▶ Data listing

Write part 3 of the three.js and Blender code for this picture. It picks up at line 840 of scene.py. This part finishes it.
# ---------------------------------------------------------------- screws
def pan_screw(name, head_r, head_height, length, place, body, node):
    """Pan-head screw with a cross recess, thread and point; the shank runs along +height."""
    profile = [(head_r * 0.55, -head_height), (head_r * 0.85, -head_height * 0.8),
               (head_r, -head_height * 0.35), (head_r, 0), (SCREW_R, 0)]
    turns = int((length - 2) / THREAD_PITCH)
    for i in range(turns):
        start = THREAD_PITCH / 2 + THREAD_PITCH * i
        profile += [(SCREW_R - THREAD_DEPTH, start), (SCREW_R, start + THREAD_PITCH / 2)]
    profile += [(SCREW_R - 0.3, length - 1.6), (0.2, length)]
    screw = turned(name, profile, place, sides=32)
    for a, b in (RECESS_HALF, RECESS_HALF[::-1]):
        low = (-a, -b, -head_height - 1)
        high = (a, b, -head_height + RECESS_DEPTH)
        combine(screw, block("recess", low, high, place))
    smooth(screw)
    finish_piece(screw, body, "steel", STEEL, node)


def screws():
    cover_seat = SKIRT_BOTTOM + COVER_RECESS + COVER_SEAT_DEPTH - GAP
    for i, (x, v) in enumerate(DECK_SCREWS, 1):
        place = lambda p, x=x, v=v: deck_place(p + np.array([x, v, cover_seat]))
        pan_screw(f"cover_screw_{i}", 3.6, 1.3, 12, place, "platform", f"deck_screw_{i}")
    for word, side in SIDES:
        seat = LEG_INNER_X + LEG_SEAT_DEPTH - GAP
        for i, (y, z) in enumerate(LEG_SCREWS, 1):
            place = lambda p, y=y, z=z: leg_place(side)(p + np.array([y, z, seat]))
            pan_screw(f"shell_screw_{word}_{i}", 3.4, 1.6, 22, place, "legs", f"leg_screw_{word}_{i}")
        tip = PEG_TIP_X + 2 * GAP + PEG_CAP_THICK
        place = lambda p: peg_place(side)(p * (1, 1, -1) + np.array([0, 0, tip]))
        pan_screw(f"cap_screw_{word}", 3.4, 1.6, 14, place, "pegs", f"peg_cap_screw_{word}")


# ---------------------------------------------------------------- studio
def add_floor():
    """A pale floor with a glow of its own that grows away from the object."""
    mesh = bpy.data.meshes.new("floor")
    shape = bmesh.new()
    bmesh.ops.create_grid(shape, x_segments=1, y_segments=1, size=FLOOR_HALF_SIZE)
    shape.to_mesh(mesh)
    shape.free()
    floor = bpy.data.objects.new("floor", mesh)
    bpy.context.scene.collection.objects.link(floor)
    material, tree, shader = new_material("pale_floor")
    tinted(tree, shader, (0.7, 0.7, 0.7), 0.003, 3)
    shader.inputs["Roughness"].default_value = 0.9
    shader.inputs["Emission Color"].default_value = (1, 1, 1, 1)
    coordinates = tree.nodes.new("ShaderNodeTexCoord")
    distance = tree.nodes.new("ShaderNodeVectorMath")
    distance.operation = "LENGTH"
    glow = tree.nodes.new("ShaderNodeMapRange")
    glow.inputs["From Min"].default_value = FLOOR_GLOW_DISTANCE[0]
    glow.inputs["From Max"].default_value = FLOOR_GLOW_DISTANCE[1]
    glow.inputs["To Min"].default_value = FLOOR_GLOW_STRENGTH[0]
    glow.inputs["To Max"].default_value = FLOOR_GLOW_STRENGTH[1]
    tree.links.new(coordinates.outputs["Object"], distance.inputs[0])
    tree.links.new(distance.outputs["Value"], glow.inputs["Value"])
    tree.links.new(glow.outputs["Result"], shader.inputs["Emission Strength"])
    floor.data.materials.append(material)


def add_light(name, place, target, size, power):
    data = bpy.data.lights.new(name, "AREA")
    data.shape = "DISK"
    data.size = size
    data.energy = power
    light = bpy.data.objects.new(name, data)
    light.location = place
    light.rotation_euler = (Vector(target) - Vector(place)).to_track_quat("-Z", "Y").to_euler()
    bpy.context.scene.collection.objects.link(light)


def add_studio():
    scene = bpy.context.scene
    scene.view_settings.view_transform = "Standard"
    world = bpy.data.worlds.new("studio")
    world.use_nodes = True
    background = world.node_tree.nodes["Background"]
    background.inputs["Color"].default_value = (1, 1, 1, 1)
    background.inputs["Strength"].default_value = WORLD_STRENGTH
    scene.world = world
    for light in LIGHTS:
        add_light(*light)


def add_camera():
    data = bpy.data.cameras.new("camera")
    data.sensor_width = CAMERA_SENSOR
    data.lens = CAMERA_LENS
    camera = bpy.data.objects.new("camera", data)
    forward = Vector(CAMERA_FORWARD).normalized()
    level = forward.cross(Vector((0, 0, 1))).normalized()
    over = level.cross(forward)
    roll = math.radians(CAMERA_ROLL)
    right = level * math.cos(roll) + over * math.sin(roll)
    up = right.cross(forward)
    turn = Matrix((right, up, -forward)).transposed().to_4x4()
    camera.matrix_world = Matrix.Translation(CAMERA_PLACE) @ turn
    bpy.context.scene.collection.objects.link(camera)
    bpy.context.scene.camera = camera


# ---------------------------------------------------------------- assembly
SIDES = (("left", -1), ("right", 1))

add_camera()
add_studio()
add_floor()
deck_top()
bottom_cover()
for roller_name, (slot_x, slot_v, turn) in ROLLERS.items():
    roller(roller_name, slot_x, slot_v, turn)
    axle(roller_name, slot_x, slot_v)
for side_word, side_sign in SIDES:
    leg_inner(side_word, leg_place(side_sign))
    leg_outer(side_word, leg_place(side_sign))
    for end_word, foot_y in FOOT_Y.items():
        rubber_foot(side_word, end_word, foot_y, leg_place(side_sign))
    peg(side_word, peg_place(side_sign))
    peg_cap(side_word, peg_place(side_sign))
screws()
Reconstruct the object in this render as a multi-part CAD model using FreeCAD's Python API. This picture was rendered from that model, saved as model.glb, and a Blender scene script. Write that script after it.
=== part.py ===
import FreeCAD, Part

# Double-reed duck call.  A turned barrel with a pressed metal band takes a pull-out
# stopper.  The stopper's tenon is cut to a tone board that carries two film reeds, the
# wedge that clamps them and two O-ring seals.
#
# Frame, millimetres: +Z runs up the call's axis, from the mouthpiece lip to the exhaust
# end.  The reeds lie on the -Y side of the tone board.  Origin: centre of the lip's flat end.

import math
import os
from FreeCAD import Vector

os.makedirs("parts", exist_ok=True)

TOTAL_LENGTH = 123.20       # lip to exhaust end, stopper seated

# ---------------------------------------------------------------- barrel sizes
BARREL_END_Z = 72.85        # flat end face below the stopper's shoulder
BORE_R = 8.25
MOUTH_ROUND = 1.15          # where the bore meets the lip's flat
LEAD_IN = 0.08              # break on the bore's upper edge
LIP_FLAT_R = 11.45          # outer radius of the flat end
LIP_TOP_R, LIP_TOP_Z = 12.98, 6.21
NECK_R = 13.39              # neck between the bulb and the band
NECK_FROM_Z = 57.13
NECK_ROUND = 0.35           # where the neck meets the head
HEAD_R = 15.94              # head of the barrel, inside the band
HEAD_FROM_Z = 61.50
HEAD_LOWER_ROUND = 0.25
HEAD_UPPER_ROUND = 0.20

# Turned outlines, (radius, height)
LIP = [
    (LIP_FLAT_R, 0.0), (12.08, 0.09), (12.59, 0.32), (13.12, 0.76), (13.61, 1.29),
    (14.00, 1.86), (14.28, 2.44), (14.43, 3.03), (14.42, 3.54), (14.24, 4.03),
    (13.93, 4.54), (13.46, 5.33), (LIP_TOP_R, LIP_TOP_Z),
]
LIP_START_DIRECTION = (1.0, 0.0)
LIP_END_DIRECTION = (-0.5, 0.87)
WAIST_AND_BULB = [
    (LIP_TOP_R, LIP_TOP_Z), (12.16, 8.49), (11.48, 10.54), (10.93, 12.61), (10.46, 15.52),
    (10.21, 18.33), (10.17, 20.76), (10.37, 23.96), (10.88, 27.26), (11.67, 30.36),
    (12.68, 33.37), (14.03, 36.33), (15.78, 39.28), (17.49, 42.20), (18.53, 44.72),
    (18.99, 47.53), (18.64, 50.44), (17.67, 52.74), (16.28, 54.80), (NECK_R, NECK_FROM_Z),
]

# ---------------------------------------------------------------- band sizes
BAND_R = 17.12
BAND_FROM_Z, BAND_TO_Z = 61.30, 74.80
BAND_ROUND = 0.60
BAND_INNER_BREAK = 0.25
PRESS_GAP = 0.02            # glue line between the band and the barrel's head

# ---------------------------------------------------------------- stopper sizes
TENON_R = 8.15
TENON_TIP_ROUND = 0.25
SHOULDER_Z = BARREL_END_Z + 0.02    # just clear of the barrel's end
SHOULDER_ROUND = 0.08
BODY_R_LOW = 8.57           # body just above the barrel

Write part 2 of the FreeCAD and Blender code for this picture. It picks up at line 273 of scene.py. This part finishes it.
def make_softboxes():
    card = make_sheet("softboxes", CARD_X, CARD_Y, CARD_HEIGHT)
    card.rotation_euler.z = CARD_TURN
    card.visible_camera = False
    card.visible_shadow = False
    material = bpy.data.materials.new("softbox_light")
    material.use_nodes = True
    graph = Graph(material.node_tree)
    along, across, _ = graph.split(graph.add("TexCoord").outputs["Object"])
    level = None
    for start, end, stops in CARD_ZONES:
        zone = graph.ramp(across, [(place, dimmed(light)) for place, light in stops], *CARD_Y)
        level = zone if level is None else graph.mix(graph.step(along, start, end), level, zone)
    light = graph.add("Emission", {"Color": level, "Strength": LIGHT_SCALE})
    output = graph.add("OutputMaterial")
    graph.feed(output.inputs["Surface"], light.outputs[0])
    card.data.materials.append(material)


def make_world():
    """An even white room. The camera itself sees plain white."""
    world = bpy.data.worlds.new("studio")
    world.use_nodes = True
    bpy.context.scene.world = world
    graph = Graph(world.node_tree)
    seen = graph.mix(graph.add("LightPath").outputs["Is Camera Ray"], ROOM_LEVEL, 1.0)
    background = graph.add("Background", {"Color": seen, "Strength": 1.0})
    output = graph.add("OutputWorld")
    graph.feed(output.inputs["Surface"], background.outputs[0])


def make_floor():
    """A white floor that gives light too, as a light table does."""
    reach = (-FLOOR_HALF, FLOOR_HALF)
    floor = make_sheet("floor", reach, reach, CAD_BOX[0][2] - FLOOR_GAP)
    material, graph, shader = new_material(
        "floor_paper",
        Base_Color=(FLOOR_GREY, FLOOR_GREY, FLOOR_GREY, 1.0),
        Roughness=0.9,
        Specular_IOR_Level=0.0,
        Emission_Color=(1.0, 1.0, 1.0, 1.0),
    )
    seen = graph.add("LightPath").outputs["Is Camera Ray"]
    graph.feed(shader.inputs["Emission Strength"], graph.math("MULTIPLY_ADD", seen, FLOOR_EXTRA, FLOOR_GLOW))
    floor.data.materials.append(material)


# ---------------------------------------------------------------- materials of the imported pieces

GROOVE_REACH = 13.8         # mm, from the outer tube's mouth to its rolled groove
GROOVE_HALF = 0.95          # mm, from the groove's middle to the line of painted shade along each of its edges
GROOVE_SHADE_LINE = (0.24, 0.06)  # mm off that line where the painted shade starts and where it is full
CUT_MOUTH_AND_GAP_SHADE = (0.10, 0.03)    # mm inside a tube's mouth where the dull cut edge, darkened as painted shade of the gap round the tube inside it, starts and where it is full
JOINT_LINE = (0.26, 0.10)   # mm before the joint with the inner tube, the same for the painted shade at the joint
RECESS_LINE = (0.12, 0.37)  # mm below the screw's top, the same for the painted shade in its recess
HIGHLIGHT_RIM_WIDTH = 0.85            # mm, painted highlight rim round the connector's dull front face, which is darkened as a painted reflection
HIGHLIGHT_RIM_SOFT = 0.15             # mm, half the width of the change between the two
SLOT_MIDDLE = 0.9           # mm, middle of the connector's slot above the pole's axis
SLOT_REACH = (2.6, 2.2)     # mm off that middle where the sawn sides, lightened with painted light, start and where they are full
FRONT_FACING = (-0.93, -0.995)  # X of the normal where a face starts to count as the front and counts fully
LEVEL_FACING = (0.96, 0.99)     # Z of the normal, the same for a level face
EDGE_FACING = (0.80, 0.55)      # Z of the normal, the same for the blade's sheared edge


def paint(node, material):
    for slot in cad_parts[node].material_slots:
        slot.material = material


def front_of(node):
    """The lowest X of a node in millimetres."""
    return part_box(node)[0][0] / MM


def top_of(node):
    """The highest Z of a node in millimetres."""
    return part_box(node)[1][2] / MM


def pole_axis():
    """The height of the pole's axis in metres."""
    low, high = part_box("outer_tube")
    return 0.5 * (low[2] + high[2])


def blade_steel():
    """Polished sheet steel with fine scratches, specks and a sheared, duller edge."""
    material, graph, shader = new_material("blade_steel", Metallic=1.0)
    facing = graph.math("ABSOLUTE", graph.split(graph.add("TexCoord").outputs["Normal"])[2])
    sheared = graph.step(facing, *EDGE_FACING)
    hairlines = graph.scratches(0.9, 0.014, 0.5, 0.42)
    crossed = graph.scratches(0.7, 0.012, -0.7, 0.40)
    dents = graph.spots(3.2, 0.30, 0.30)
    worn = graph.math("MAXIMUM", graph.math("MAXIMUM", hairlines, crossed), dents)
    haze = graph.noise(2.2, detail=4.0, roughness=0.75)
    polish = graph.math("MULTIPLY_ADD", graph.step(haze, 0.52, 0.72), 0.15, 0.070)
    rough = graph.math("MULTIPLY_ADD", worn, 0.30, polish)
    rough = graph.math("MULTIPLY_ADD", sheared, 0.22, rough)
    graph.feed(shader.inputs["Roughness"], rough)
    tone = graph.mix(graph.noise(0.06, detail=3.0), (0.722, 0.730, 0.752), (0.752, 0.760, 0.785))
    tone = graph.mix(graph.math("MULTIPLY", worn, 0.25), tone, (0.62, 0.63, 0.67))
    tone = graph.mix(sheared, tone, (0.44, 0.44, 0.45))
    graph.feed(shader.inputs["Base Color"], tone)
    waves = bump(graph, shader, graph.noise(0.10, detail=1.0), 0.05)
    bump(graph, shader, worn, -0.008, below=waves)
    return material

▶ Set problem
Exactly the lines from the line containing "return part_box(node)[0][0] / MM" to the line containing "return 0.5 * (low[2] + high[2])", both included, are to be set down; no other line belongs in the answer.

▶ Answer in full
    return part_box(node)[0][0] / MM


def top_of(node):
    """The highest Z of a node in millimetres."""
    return part_box(node)[1][2] / MM


def pole_axis():
    """The height of the pole's axis in metres."""
    low, high = part_box("outer_tube")
    return 0.5 * (low[2] + high[2])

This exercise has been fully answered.